What is the typical day-ahead to real-time price spread in ERCOT during summer peak?

Summer peak spreads between day-ahead and real-time markets range from $15–$45/MWh under normal conditions; congestion events spike spreads to $100–$300/MWh. Spread volatility creates arbitrage opportunities for virtual traders and demand-response participants.

How many hours per year does ERCOT experience price spikes above $500/MWh?

ERCOT experiences 10–20 hours annually above $500/MWh in normal years; extreme weather years can exceed 50–100 hours. Most spikes cluster in summer (60–70% of spike hours), with secondary clusters during winter cold snaps.
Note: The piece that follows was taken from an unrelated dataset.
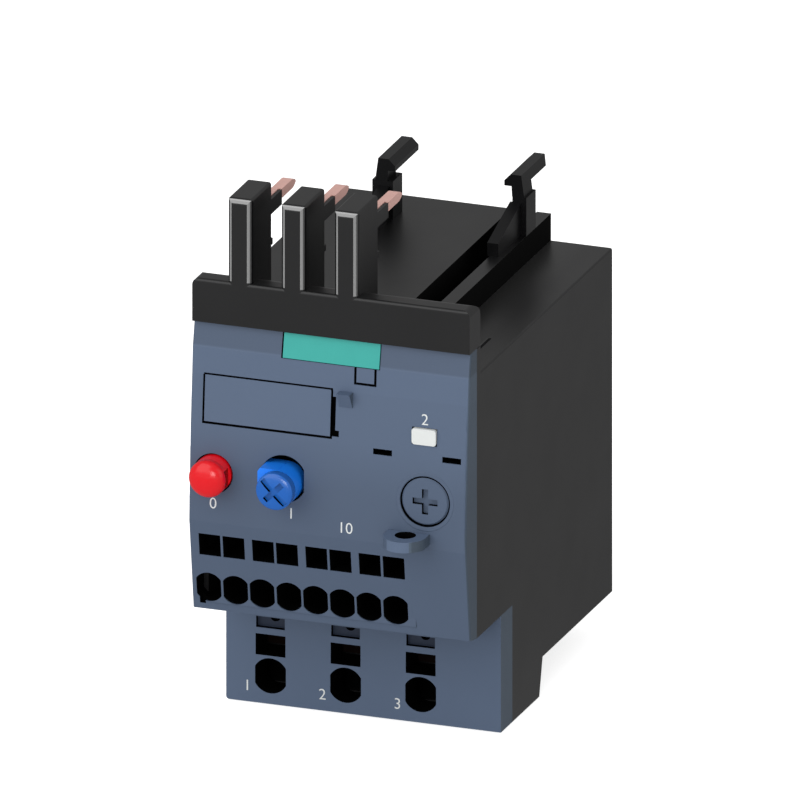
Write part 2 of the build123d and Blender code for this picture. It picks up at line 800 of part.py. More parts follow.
# Current path of each pole
bus_top = seam - cell_floor + seat + bus_thick
for i, x in enumerate(pole_lines):
    number = str(i + 1)
    blade = blade_lines[i]
    with BuildPart() as contact_bar:
        bar_path(i, 0)
        taper_start = front + blade_reach - blade_taper
        level = seam + bar_level
        blade_root = front + prong_depth + arm_length
        with BuildSketch(Plane.YZ.offset(blade - blade_width / 2)):
            with BuildLine():
                Polyline((taper_start, level + bar_thick / 2), (blade_root, level + bar_thick / 2),
                         (blade_root, level - bar_thick / 2), (taper_start, level - bar_thick / 2))
                ThreePointArc((taper_start, level - bar_thick / 2), (taper_start + 1.2, level - 0.6),
                              (front + blade_reach, level - 0.15))
                Line((front + blade_reach, level - 0.15), (front + blade_reach, level + 0.1))
                ThreePointArc((front + blade_reach, level + 0.1), (taper_start + 1.2, level + 0.57),
                              (taper_start, level + bar_thick / 2))
            make_face()
        extrude(amount=blade_width)
    write(contact_bar, "contact_bar_" + number)

    with BuildPart() as bimetal:
        block(x - strip_thick / 2, x + strip_thick / 2, slide_mid - strip_width / 2,
              slide_mid + strip_width / 2, bus_top, seam - strip_top)
    write(bimetal, "bimetal_strip_" + number)

    with BuildPart() as heater:
        inner_x = heater_across / 2 - heater_thick
        for turn in range(turns):
            low = seam - turn_first - turn_height - turn_pitch * turn
            with BuildSketch(Plane.XY.offset(low)):
                with Locations((x, slide_mid)):
                    Rectangle(heater_across, heater_deep)
                    Rectangle(heater_across - 2 * heater_thick, heater_deep - 2 * heater_thick,
                              mode=Mode.SUBTRACT)
            extrude(amount=turn_height)
            if turn < turns - 1:
                side = 1 if turn % 2 else -1
                link = sorted((x + side * inner_x, x + side * (inner_x + heater_thick)))
                block(link[0], link[1], slide_mid - 1, slide_mid + 1, low - turn_pitch + turn_height, low)
        first = seam - turn_first
        lead = front + bar_end - 1
        run = seam - bar_run_drop
        block(x - lead_width / 2, x + lead_width / 2, lead, lead + heater_thick, first - turn_height,
              run - bar_thick / 2)
        block(x - lead_width / 2, x + lead_width / 2, lead, slide_mid - heater_deep / 2 + heater_thick,
              first - turn_height, first - turn_height + heater_thick)
        block(x + strip_thick / 2, x + inner_x, slide_mid - 1, slide_mid + 1, low, low + turn_height)
    write(heater, "heater_winding_" + number)

    with BuildPart() as busbar:
        line = seam - cell_floor + seat + bus_thick / 2
        bent_strip(x, bus_width, (
            (front + tongue_start, seam - tongue_drop),
            (front + riser_set, seam - tongue_drop),
            (front + riser_set, line),
            (slide_mid + strip_width / 2, line),
        ), bus_thick)
    write(busbar, "main_busbar_" + number)

    with BuildPart() as clamp:
        above = seam - tongue_drop + bus_thick / 2 + clamp_thick / 2 + seat
        crown = above + clamp_height
        bent_strip(x, clamp_width, (
            (front + clamp_set + 2.4, above),
            (front + riser_set - bus_thick / 2 - clamp_thick / 2 - gap, above),
            (front + riser_set - bus_thick / 2 - clamp_thick / 2 - gap, crown),
            (front + clamp_set, crown),
            (front + clamp_set, seam - tongue_drop - bus_thick / 2 - 1.6),
        ), clamp_thick)
        block(x - bus_width / 2 - seat, x + bus_width / 2 + seat, front + clamp_set - 1,
              front + clamp_set + 1, seam - tongue_drop - bus_thick / 2 - seat,
              seam - tongue_drop + bus_thick / 2 + seat, Mode.SUBTRACT)
    write(clamp, "main_clamp_" + number)

# Auxiliary terminals
for i, x in enumerate(aux_lines):
    number = str(i + 1)
    tongue = seam - aux_tongue_drop
    with BuildPart() as aux_bar:
        bent_strip(x, aux_riser_width, (
            (front + aux_tongue_start, tongue),
            (front + aux_riser_set, tongue),
            (front + aux_riser_set, seam - aux_riser_top),
        ), aux_bar_thick)
        block(x - aux_bar_width / 2, x + aux_bar_width / 2, front + aux_tongue_start,
              front + aux_riser_set - 2, tongue - aux_bar_thick / 2, tongue + aux_bar_thick / 2)
    write(aux_bar, "aux_busbar_" + number)
    with BuildPart() as aux_clamp:
        above = tongue + aux_bar_thick / 2 + aux_spring / 2 + seat
        crown = above + aux_spring_height
        leg = front + aux_tongue_start + 0.8
        back = front + aux_riser_set - aux_bar_thick / 2 - aux_spring / 2 - gap
        bent_strip(x, aux_spring_width, (
            (leg + 1.4, above),
            (back, above),
            (back, crown),
            (leg, crown),
            (leg, tongue - aux_bar_thick / 2 - 1.4),
        ), aux_spring)
        block(x - aux_bar_width / 2 - seat, x + aux_bar_width / 2 + seat, leg - 0.5, leg + 0.5,
              tongue - aux_bar_thick / 2 - seat, tongue + aux_bar_thick / 2 + seat, Mode.SUBTRACT)
    write(aux_clamp, "aux_clamp_" + number)

# Stop button and its spring
cap_rear = front + gap
with BuildPart() as stop_button:
    dome(stop_x, stop_z, button_radius, front - stop_face, stop_dome, cap_rear)
    rod(stop_x, stop_z, stem_radius, cap_rear, guide_back + seat + collar_thick)
    rod(stop_x, stop_z, stem_radius + collar_rim, guide_back + seat, guide_back + seat + collar_thick)
    notch_in = front - stop_face + stop_dome
    block(stop_x + button_radius - collar_rim, stop_x + button_radius + 1, notch_in, notch_in + stop_notch,
          stop_z - stem_radius, stop_z + stem_radius, Mode.SUBTRACT)
write(stop_button, "stop_button")
with BuildPart() as stop_spring:
    coil(stop_x, stop_z, stem_radius + wire / 2 + gap, cap_rear, guide_front, wire, spring_turns)
write(stop_spring, "stop_spring")

# Reset stem with its keyed body, the knob that turns on it, and the spring
knob_front = front - reset_face
knob_rear = knob_front + knob_length
head_rear = front + head_thick
with BuildPart() as reset_stem:
    rod(reset_x, reset_z, button_radius, knob_rear + seat, head_rear)
    with BuildSketch(Plane.XZ.offset(-(knob_rear + seat))) as key:
        with Locations((reset_x, reset_hole_z)):
            Circle(reset_hole - key_fit)
            with Locations((-(reset_flat - key_fit) / 2, 0)):
                Rectangle(reset_flat - key_fit, 2 * key_half, mode=Mode.INTERSECT)
    extrude(key.sketch, amount=-(head_rear - knob_rear - seat))
    rod(reset_x, reset_z, pivot_radius, knob_rear + seat - pivot_length, knob_rear + seat)
    rod(reset_x, reset_z, stem_radius, head_rear, guide_back + seat + collar_thick)
    rod(reset_x, reset_z, stem_radius + collar_rim, guide_back + seat, guide_back + seat + collar_thick)
write(reset_stem, "reset_stem")
with BuildPart() as reset_knob:
    dome(reset_x, reset_z, button_radius, knob_front, knob_dome, knob_rear)
    rod(reset_x, reset_z, pivot_radius + plate_fit, knob_rear - pivot_length, knob_rear + 1, Mode.SUBTRACT)
    with BuildSketch(Plane.XZ.offset(-knob_front)):
        with Locations((reset_x, reset_z)):
            Rectangle(cross_long, cross_arm, rotation=-45)
            Rectangle(cross_short, cross_arm, rotation=45)
    extrude(amount=-cross_depth, mode=Mode.SUBTRACT)
write(reset_knob, "reset_knob")
with BuildPart() as reset_spring:
    coil(reset_x, reset_z, stem_radius + wire / 2 + gap, head_rear, guide_front, wire, spring_turns)
write(reset_spring, "reset_spring")

# Test button and its spring
test_back = front + test_rear
with BuildPart() as test_button:
    with BuildSketch(Plane.XZ.offset(-(front - test_face))):
        with Locations((test_x, test_z)):
            RectangleRounded(test_width, test_height, test_round)
    extrude(amount=-(test_rear + test_face))
    rod(test_x, test_z, test_stem, test_back, guide_back + seat + collar_thick)
    rod(test_x, test_z, test_stem + collar_rim, guide_back + seat, guide_back + seat + collar_thick)
write(test_button, "test_button")
with BuildPart() as test_spring:
    coil(test_x, test_z, test_stem + small_wire / 2 + seat, test_back, guide_front, small_wire, spring_turns)
write(test_spring, "test_spring")

# Current dial and its cam
with BuildPart() as current_dial:
    dial_front = front - dial_face
    rod(dial_x, dial_z, dial_radius, dial_front, dial_front + dial_thick)
    chamfer(current_dial.edges().sort_by(Axis.Y)[0], dial_bevel)
    rod(dial_x, dial_z, dial_shaft, dial_front + dial_thick, guide_back + seat + cam_thick + gap)
    with BuildSketch(Plane.XZ.offset(-dial_front)):
        with Locations((dial_x, dial_z)):
            Rectangle(dial_cross, dial_arm)
            Rectangle(dial_arm, dial_cross)
    extrude(amount=-dial_cross_depth, mode=Mode.SUBTRACT)
write(current_dial, "current_dial")
with BuildPart() as setting_cam:
    with BuildSketch(Plane.XZ.offset(-(guide_back + seat))):
        with Locations((dial_x + cam_offset, dial_z)):
            Circle(cam_radius + cam_offset)
        with Locations((dial_x, dial_z)):
            Circle(dial_shaft, mode=Mode.SUBTRACT)
    extrude(amount=-cam_thick)
write(setting_cam, "setting_cam")

# Trip slide across the three bimetal strips, with a peg near its end
slide_z = seam - slide_drop
slide_roof = slide_z + slide_thick / 2
peg_x = right - peg_inset
with BuildPart() as trip_slide:
    block(left + slide_start, right - slide_inset, slide_mid - slide_width / 2, slide_mid + slide_width / 2,
          slide_z - slide_thick / 2, slide_roof)
    for x in pole_lines:
        block(x - strip_thick / 2 - slide_travel - gap, x + strip_thick / 2 + gap,
              slide_mid - strip_width / 2 - gap, slide_mid + strip_width / 2 + gap, slide_z - past, slide_z + past,
              Mode.SUBTRACT)
    with BuildSketch(Plane.XY.offset(slide_roof)):
        with Locations((peg_x, slide_mid)):
            Circle(peg_radius)
    extrude(amount=peg_height)
write(trip_slide, "trip_slide")

# Trip pusher: the peg runs in its slanting slot and moves it along the guide pin
plate_low = slide_roof + gap
with BuildPart() as trip_pusher:
    block(right - plate_near, right - plate_far, front + pusher_front, slide_mid + plate_back, plate_low,
          plate_low + slide_thick)
    block(pusher_x - pusher_half, pusher_x + pusher_half, front + pusher_front, front + pusher_back,
          seam - pusher_low, plate_low + slide_thick)
    block(left + arm_tip, pusher_x, pusher_y - arm_across / 2, pusher_y + arm_across / 2,
          seam - arm_low_drop, seam - arm_low_drop + arm_tall)
    rod(pusher_x, pin_z, pin_radius + pin_fit, front + pusher_front - past, front + pusher_back + past,
        Mode.SUBTRACT)
    path_length = hypot(slide_travel, carrier_travel)
    middle = (slide_travel - peg_lead * slide_travel / path_length) / 2
    slant = carrier_travel / slide_travel
    with BuildSketch(Plane.XY.offset(plate_low - past)):
        with Locations((peg_x + middle, slide_mid - middle * slant)):
            SlotCenterToCenter(path_length + peg_lead, 2 * (peg_radius + peg_fit),
                               rotation=-degrees(atan(slant)))
    extrude(amount=slide_thick + 2 * past, mode=Mode.SUBTRACT)
write(trip_pusher, "trip_pusher")
with BuildPart() as pusher_pin:
    rod(pusher_x, pin_z, pin_radius, pin_front, pin_back)
write(pusher_pin, "pusher_pin")

# Contact carrier, its two bridges and its spring
riser_rear = front + aux_riser_set + aux_bar_thick / 2
riser_front = front + aux_riser_set - aux_bar_thick / 2
bridge_z = seam - bridge_drop
closed_front = riser_rear + contact_gap + rivet_thick
open_rear = riser_front - contact_gap - carrier_travel - rivet_thick
carrier_mid = (aux_lines[0] + aux_lines[1]) / 2
open_mid = (aux_lines[2] + aux_lines[3]) / 2
low = bridge_z - bridge_height / 2 - hanger_below
with BuildPart() as contact_carrier:
    block(left + carrier_start, left + carrier_end, front + carrier_front, front + carrier_back,
          seam - carrier_low, seam - carrier_top)
    block(carrier_mid - hanger_width / 2, carrier_mid + hanger_width / 2, closed_front + bridge_thick,
          front + carrier_back, low, seam - carrier_low)
    block(open_mid - hanger_width / 2, open_mid + hanger_width / 2, open_rear - bridge_thick - hanger_thick,
          open_rear - bridge_thick, low, seam - carrier_top)
    block(open_mid - hanger_width / 2, open_mid + hanger_width / 2, open_rear - bridge_thick - hanger_thick,
          front + carrier_front, seam - carrier_low, seam - carrier_top)
    post_x = left + arm_tip
    block(post_x - post_near, post_x + post_far, pusher_y + arm_across / 2 + gap, front + carrier_back,
          seam - arm_low_drop, seam - carrier_low)
write(contact_carrier, "contact_carrier")
span = aux_pitch / 2 + bridge_end
for name, middle, face, side in (
    ("closed_bridge", carrier_mid, closed_front, -1),
    ("open_bridge", open_mid, open_rear - bridge_thick, 1),
):
    with BuildPart() as bridge:
        block(middle - span, middle + span, face, face + bridge_thick, bridge_z - bridge_height / 2,
              bridge_z + bridge_height / 2)
        tip = face - rivet_thick if side < 0 else face + bridge_thick
        for end in (-1, 1):
            rod(middle + end * aux_pitch / 2, bridge_z, rivet_radius, tip, tip + rivet_thick)
    write(bridge, name)
with BuildPart() as carrier_spring:
    coil(left + carrier_coil, seam - (carrier_top + carrier_low) / 2, carrier_coil_radius,
         front + carrier_back, partition_front, small_wire, carrier_turns)
write(carrier_spring, "carrier_spring")
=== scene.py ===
"""Finish, small details and studio of a thermal overload relay."""

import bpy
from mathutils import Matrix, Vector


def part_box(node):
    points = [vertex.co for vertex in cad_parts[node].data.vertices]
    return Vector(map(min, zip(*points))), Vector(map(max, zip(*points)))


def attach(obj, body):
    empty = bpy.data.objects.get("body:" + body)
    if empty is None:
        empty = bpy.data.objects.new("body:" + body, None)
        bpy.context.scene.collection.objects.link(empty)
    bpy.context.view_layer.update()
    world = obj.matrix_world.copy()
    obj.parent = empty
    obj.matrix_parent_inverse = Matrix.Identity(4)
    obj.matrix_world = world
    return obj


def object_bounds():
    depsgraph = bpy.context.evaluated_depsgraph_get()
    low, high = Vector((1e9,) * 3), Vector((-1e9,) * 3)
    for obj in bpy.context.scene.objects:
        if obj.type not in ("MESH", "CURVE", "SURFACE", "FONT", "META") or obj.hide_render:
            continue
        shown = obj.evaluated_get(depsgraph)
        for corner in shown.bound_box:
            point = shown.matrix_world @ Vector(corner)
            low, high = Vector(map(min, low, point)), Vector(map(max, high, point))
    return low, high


bl_info = {
    "name": "Thermal Overload Relay",
    "version": (1, 0, 0),
    "blender": (4, 5, 0),
    "location": "View3D > Sidebar > Relay",
    "description": "Dresses the packed relay with moulded plastic, copper, marks and a studio",
    "category": "Object",
}

from math import atan2, cos, pi, radians, sin

import bpy
from mathutils import Matrix, Vector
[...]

What is the correlation between wind generation and ERCOT price in West Texas?

West Texas wind and ERCOT prices show -0.65 to -0.85 negative correlation; high wind generation depresses prices by $20–$50/MWh on average. The relationship is strongest during shoulder seasons (spring/fall) and weakest during extreme demand periods.

Can a forecasting model capture 60%+ of day-ahead price variance using only weather and time-of-day?

Weather and time-of-day alone explain 45–55% of price variance; adding fuel prices and renewable generation forecasts lifts the model to 65–75%. Capturing the remaining 25–35% variance requires transmission topology modeling and real-time market dynamics, which most forecasts omit.